A Strong Understanding of What Moves Your Market

Markets are affected by both fundamental and technical analysis. It’s advisable to have a firm grasp of both to develop a winning trading strategy. Fundamental analysis involves looking at the underlying economic conditions that can affect security, such as GDP growth, interest rates, inflation and earnings releases. Technical analysis, on the other hand, looks at the price and volume patterns to try and predict future price movements.

It’s essential to consider the economic factors that might affect prices in other markets, as they often do. For example: Is the US dollar strong or weakening against foreign currencies? Or is oil expensive because of impending supply shortages? What about international events, and how will they impact your trading strategy? How will a natural disaster affect a commodity like copper? How does Brexit look these days, and what kind of long-term implications could it have on the price of UK shares? Will this trade be affected if China enters another trade war with America?

Strategies that Suit Your Personality or Preferences

Investment goals and risk appetite are two very personal things. Not everyone wants to be a day trader and risk their entire account balance on one trade. At the same time, others thrive on the adrenalin rush of taking significant risks in the hopes of landing a massive payout. Your trading strategy should match your investment goals and risk appetite, not someone else’s.

Winning CFD Strategies Include:

Risk Management

It could be anything from setting stop losses to only trading a certain percentage of your account balance.

Position Sizing 

Trading a fixed amount or percentage per trade can help limit your losses and safeguard your profits.

Chart Patterns 

Learning to spot chart patterns can help you enter and exit trades with greater precision.

Indicators

Using technical indicators can help you confirm or deny the validity of a chart pattern.

There is no one-size-fits-all when it comes to CFD trading strategies. You need to find one that suits your personality, investment goals and risk appetite. Fundamental and technical analysis are important aspects of analysing the markets, but they’re not the only ones.

A Trading Plan with Rules

To succeed in this industry, you need a trading plan with rules to follow no matter who you are. It will help keep you disciplined and focused while trading. A good rule of thumb is to have at least three rules that you never break:

  • Always use stop losses: So, even if your strategy or analysis fails, you won’t lose too much on a trade.

  • Never overtrade: Have a set amount of money to put into a trade, and then walk away – when that amount is reached.

  • Have a specified time frame for each trade: Don’t hold onto a losing position just because you think it will turn around.

Discipline and Mental Strength

  • To be a successful trader, you need self-discipline and mental strength. 

  • Successful traders should keep emotions out of the trading equation as much as possible.
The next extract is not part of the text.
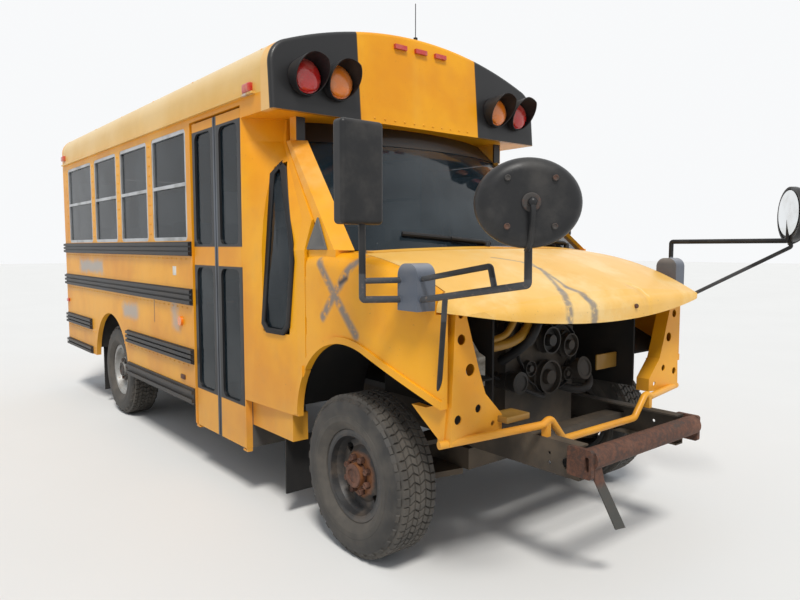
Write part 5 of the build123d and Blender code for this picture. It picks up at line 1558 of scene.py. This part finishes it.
# %% Mirror struts
for name, side, hub in oval_mirrors:
    out = back_of_mirror(side)
    centre = spot_at(*hub)
    clamp = surface("mirrors_" + name, centre + out * 0.3, -out)[0] + out * 0.018
    low = centre + Vector((0, 0, -0.150))
    route = [
        low + out * 0.004,
        low + out * 0.052 + Vector((0, 0, 0.012)),
        low + out * 0.078 + Vector((0, 0, 0.060)),
        clamp + out * 0.022 + Vector((0, 0, -0.030)),
        clamp,
    ]
    strut = bent_bar(route, 0.0095)
    clear()
    ball_at = clamp + out * 0.004
    bpy.ops.mesh.primitive_uv_sphere_add(segments=20, ring_count=12, radius=0.015, location=ball_at)
    ball = bpy.context.object
    pick(ball, lambda c, n: n.z > 0.97)
    bpy.ops.mesh.inset(thickness=0.002)
    join([strut, ball])
    settle(strut, "mirror_strut_" + name, mirror_arm, "bus", 40)
print("struts", len(oval_mirrors))

# %% [markdown]
# Handles, latches and the blank sticker are small, but they are what the eye looks for on a
# door. Each is a bevelled plate on the panel it belongs to, and moves with that panel.

# %% Handles, latches and the blank sticker


def plate_on(centre, size, name, finish, body, edge=0.003, inset=0.0, drop=0.0):
    """A small bevelled box, with its widest outer face pressed in if asked."""
    plate = box(size, spot_at(*centre))
    thin = size.index(min(size))
    outwards = 1 if (centre[thin] > 0 or thin == 1) else -1
    if inset:
        pick(plate, lambda c, n: n[thin] * outwards > 0.9)
        steps([(inset, drop)], way=[outwards * (axis == thin) for axis in range(3)])
    modify(plate, "BEVEL", width=edge, segments=2)
    settle(plate, name, finish, body, 40)


sticker = Finish("blank_sticker", 0.45)
faded = sticker.smooth(sticker.noise(20, 4), 0.4, 0.7)
blank_paper = sticker.done(sticker.mix(faded, (0.72, 0.70, 0.64), (0.55, 0.50, 0.40)))
spot = surface("driver_door", (1.4, aft(1.28), 1.16), (-1, 0, 0))[0]
plate_on((spot.x + 0.004, 1.28, 1.16), (0.012, 0.150, 0.046), "driver_door_handle", mirror_black,
         "driver_door", inset=0.008, drop=-0.003)
spot = surface("rear_door", (0.34, aft(5.4), 1.30), (0, -1, 0))[0]
plate_on((0.34, spot.y - axle_y + 0.006, 1.30), (0.055, 0.014, 0.110), "rear_door_handle_plate", aluminium,
         "rear_door", inset=0.010, drop=-0.003)
spot = surface("body_side_right", (-1.4, aft(2.0), 1.302), (1, 0, 0))[0]
plate_on((spot.x - 0.0005, 2.0, 1.302), (0.0022, 0.062, 0.062), "blank_sticker", blank_paper,
         "bus", edge=0.0006)
spot = surface("body_side_right", (-1.4, aft(1.885), 0.583), (1, 0, 0))[0]
plate_on((spot.x - 0.003, 1.885, 0.583), (0.010, 0.070, 0.032), "skirt_latch", rusty_steel,
         "bus", inset=0.006, drop=0.002)
print("plates 4, the latch at x", round(spot.x, 3))

# %% [markdown]
# One rusty bolt is left in the front lip of the hood, and a washer nozzle stands on the cowl. The
# bolt rides on the hood. The nozzle stays on the bus, clear of the hood's swing.

# %% Hood bolt and washer nozzle
spot, normal = surface("hood", (0.153, aft(-1.2), 1.182), (0, 1, 0))
hood_bolt = screw(0.011, 0.010)
hood_bolt.matrix_world = facing(spot + normal * 0.004, normal)
settle(hood_bolt, "hood_bolt", rusty_steel, "hood", 30)

spot, normal = surface("cowl", (-0.750, aft(0.075), 1.7), (0, 0, -1))
nozzle = screw(0.012, 0.020)
nozzle.matrix_world = facing(spot + normal * 0.008, normal)
stem_moves = ((0, 0, 0.012), (0.003, 0.002, 0.026), (-0.004, 0.004, 0.036))
stem = bent_bar([spot + Vector(move) for move in stem_moves], 0.004)
join([nozzle, stem])
settle(nozzle, "washer_nozzle", aluminium, "bus", 40)
print("hood bolt and nozzle made")

# %% [markdown]
# Inside the open bay some yellow pieces of the inner fender show: a pair of curved braces under
# the hood on the entrance side with a tray below, and a small bracket on the other side.

# %% Inner fender braces
# Their yellow is darkened as painted shade for the shadow inside the bay.
bay_shade_paint, colour = aged_yellow("bay_yellow_painted_shade", base=(0.36, 0.19, 0.016), worn=(0.24, 0.12, 0.010))
bay_yellow_painted_shade = bay_shade_paint.done(colour)
brace_y = -0.44
upper_route = [(-0.552, 1.035), (-0.44, 1.040), (-0.365, 1.070), (-0.325, 1.14)]
lower_route = [(-0.552, 1.005), (-0.40, 1.006), (-0.30, 1.032), (-0.235, 1.075), (-0.19, 1.15)]
upper = bent_bar([spot_at(x, brace_y, z) for x, z in upper_route], 0.016)
lower = bent_bar([spot_at(x, brace_y, z) for x, z in lower_route], 0.024)
join([lower, upper])
settle(lower, "inner_brace", bay_yellow_painted_shade, "bus", 50)
plate_on((0.455, -0.420, 0.838), (0.190, 0.012, 0.085), "inner_bracket", bay_yellow_painted_shade,
         "bus", edge=0.005, inset=0.020, drop=-0.004)
plate_on((-0.546, -0.600, 0.728), (0.150, 0.110, 0.030), "inner_tray", bay_yellow_painted_shade,
         "bus", edge=0.006, inset=0.018, drop=-0.004)
print("braces 2, bracket and tray made")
  • It means not letting greed or fear control your trading decisions.

A Back-Testing Model

Back-testing is one of the most critical parts of developing a winning trading strategy. It uses past price data on a given market to predict future movements on that market. A good back-test model will give you an idea of how profitable a system might be in real life, compared to just how well it did during that testing phase.

It takes time, effort and patience to develop a winning trading strategy that works every time, but if you’re willing to put in the work, you’ll be well on your way to achieving your goals.